** INFORMATION PROVIDED **

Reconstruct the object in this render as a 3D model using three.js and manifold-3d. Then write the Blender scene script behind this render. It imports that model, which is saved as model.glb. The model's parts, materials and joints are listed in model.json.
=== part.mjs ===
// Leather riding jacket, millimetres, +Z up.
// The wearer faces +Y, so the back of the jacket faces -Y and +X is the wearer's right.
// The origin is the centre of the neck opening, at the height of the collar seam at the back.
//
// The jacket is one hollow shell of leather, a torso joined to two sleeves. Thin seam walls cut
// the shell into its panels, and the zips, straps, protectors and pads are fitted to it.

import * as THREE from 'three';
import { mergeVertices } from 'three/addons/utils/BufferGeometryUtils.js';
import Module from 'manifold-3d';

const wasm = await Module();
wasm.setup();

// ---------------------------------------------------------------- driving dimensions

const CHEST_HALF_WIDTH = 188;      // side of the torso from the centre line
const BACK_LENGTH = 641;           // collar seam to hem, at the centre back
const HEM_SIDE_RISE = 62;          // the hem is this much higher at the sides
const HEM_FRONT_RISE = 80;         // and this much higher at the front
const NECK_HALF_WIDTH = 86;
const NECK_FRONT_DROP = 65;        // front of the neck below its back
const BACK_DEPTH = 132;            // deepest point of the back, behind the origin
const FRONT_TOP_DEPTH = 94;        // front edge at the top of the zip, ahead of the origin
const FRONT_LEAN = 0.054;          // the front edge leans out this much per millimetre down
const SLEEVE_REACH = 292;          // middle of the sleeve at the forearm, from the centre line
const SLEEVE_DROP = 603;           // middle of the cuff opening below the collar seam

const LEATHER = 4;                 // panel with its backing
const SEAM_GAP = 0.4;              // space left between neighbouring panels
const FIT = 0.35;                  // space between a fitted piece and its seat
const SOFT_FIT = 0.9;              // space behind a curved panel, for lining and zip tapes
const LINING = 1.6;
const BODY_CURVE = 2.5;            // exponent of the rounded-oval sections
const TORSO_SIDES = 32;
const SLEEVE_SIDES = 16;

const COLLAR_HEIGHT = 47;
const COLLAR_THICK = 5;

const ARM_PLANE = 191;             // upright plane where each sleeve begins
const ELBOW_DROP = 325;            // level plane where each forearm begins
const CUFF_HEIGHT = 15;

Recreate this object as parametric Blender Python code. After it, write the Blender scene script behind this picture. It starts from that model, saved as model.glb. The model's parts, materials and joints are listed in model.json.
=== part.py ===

** TASK OBJECTIVE **
Copy down the material exactly as written.

** EXPECTED ANSWER **
Reconstruct the object in this render as a 3D model using three.js and manifold-3d. Then write the Blender scene script behind this render. It imports that model, which is saved as model.glb. The model's parts, materials and joints are listed in model.json.
=== part.mjs ===
// Leather riding jacket, millimetres, +Z up.
// The wearer faces +Y, so the back of the jacket faces -Y and +X is the wearer's right.
// The origin is the centre of the neck opening, at the height of the collar seam at the back.
//
// The jacket is one hollow shell of leather, a torso joined to two sleeves. Thin seam walls cut
// the shell into its panels, and the zips, straps, protectors and pads are fitted to it.

import * as THREE from 'three';
import { mergeVertices } from 'three/addons/utils/BufferGeometryUtils.js';
import Module from 'manifold-3d';

const wasm = await Module();
wasm.setup();

// ---------------------------------------------------------------- driving dimensions

const CHEST_HALF_WIDTH = 188;      // side of the torso from the centre line
const BACK_LENGTH = 641;           // collar seam to hem, at the centre back
const HEM_SIDE_RISE = 62;          // the hem is this much higher at the sides
const HEM_FRONT_RISE = 80;         // and this much higher at the front
const NECK_HALF_WIDTH = 86;
const NECK_FRONT_DROP = 65;        // front of the neck below its back
const BACK_DEPTH = 132;            // deepest point of the back, behind the origin
const FRONT_TOP_DEPTH = 94;        // front edge at the top of the zip, ahead of the origin
const FRONT_LEAN = 0.054;          // the front edge leans out this much per millimetre down
const SLEEVE_REACH = 292;          // middle of the sleeve at the forearm, from the centre line
const SLEEVE_DROP = 603;           // middle of the cuff opening below the collar seam

const LEATHER = 4;                 // panel with its backing
const SEAM_GAP = 0.4;              // space left between neighbouring panels
const FIT = 0.35;                  // space between a fitted piece and its seat
const SOFT_FIT = 0.9;              // space behind a curved panel, for lining and zip tapes
const LINING = 1.6;
const BODY_CURVE = 2.5;            // exponent of the rounded-oval sections
const TORSO_SIDES = 32;
const SLEEVE_SIDES = 16;

const COLLAR_HEIGHT = 47;
const COLLAR_THICK = 5;

const ARM_PLANE = 191;             // upright plane where each sleeve begins
const ELBOW_DROP = 325;            // level plane where each forearm begins
const CUFF_HEIGHT = 15;

Recreate this object as parametric Blender Python code. After it, write the Blender scene script behind this picture. It starts from that model, saved as model.glb. The model's parts, materials and joints are listed in model.json.
=== part.py ===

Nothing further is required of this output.